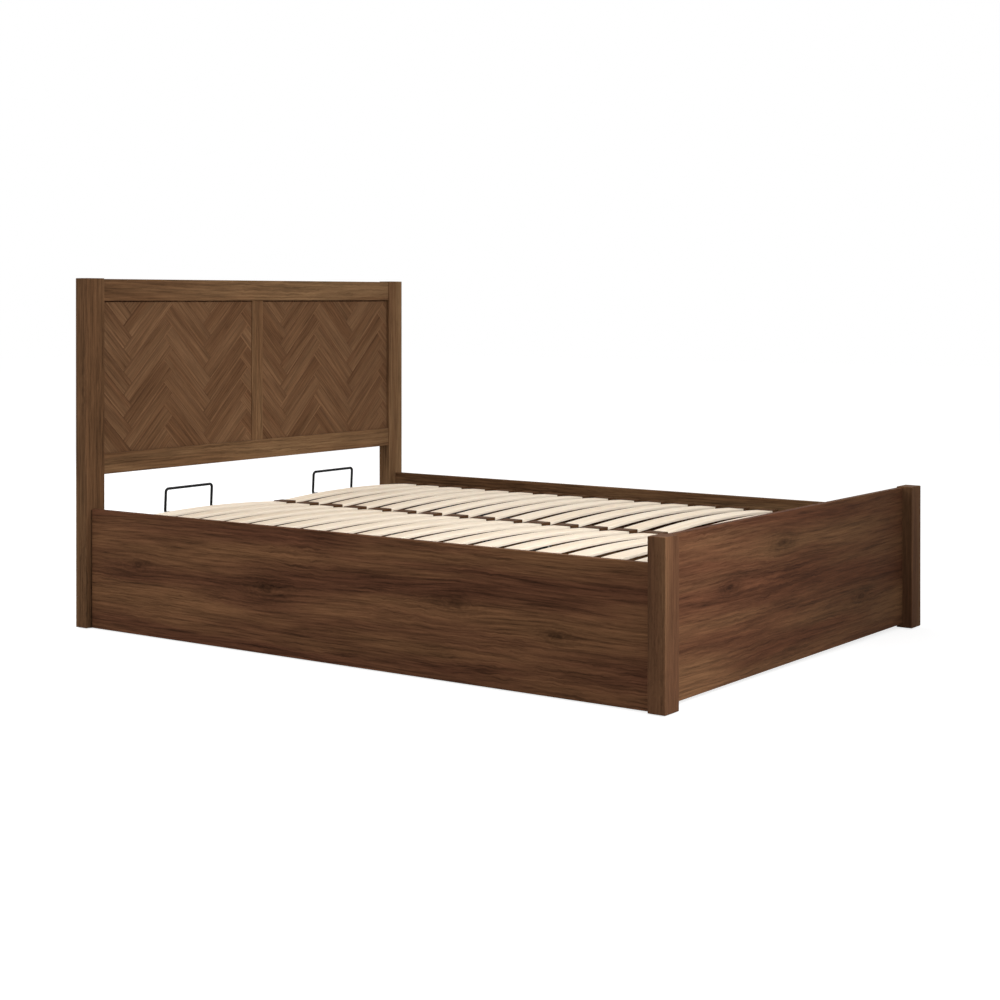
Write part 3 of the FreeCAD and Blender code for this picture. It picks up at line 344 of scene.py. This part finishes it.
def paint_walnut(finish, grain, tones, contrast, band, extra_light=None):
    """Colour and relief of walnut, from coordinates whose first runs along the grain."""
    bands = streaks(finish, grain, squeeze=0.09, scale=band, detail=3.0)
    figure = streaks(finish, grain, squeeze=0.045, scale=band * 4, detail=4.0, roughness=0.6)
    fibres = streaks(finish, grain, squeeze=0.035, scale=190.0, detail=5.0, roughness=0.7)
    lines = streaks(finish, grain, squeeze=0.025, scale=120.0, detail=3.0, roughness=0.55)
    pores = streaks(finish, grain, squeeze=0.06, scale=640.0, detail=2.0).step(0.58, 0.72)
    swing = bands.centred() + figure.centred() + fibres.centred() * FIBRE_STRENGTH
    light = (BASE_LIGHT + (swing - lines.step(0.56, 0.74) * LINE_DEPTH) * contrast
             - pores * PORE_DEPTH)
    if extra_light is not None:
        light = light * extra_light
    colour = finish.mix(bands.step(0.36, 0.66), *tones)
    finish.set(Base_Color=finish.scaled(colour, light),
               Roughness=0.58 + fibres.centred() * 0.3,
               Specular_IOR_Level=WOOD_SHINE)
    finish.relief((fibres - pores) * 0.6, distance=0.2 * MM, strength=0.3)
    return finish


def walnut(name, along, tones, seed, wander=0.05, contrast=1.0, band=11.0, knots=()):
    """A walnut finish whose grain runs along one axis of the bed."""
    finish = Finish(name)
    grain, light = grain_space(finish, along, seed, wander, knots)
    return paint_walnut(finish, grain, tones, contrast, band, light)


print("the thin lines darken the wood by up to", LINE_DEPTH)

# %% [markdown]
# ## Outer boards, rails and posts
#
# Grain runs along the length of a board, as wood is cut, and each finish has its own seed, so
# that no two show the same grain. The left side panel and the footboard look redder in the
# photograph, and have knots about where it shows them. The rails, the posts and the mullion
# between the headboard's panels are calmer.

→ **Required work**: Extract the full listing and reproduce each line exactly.

→ **Written response**:
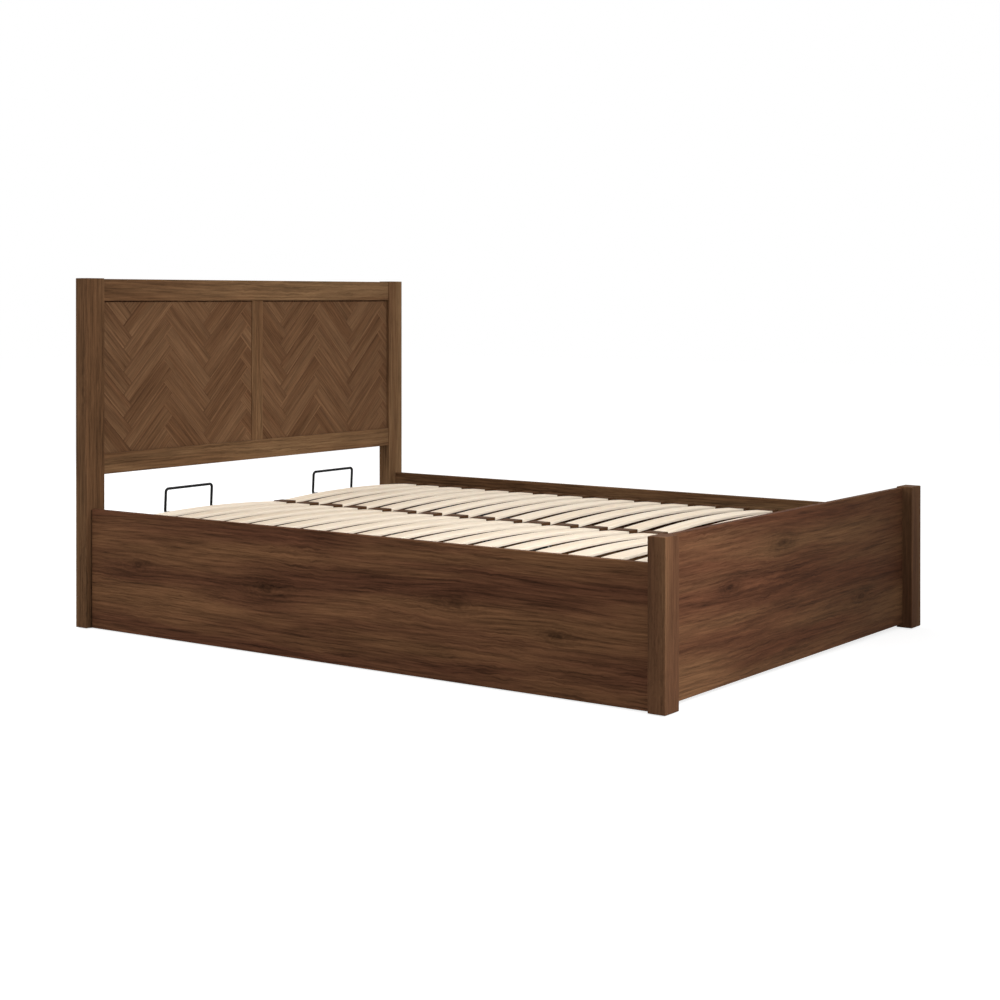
Write part 3 of the FreeCAD and Blender code for this picture. It picks up at line 344 of scene.py. This part finishes it.
def paint_walnut(finish, grain, tones, contrast, band, extra_light=None):
    """Colour and relief of walnut, from coordinates whose first runs along the grain."""
    bands = streaks(finish, grain, squeeze=0.09, scale=band, detail=3.0)
    figure = streaks(finish, grain, squeeze=0.045, scale=band * 4, detail=4.0, roughness=0.6)
    fibres = streaks(finish, grain, squeeze=0.035, scale=190.0, detail=5.0, roughness=0.7)
    lines = streaks(finish, grain, squeeze=0.025, scale=120.0, detail=3.0, roughness=0.55)
    pores = streaks(finish, grain, squeeze=0.06, scale=640.0, detail=2.0).step(0.58, 0.72)
    swing = bands.centred() + figure.centred() + fibres.centred() * FIBRE_STRENGTH
    light = (BASE_LIGHT + (swing - lines.step(0.56, 0.74) * LINE_DEPTH) * contrast
             - pores * PORE_DEPTH)
    if extra_light is not None:
        light = light * extra_light
    colour = finish.mix(bands.step(0.36, 0.66), *tones)
    finish.set(Base_Color=finish.scaled(colour, light),
               Roughness=0.58 + fibres.centred() * 0.3,
               Specular_IOR_Level=WOOD_SHINE)
    finish.relief((fibres - pores) * 0.6, distance=0.2 * MM, strength=0.3)
    return finish


def walnut(name, along, tones, seed, wander=0.05, contrast=1.0, band=11.0, knots=()):
    """A walnut finish whose grain runs along one axis of the bed."""
    finish = Finish(name)
    grain, light = grain_space(finish, along, seed, wander, knots)
    return paint_walnut(finish, grain, tones, contrast, band, light)


print("the thin lines darken the wood by up to", LINE_DEPTH)

# %% [markdown]
# ## Outer boards, rails and posts
#
# Grain runs along the length of a board, as wood is cut, and each finish has its own seed, so
# that no two show the same grain. The left side panel and the footboard look redder in the
# photograph, and have knots about where it shows them. The rails, the posts and the mullion
# between the headboard's panels are calmer.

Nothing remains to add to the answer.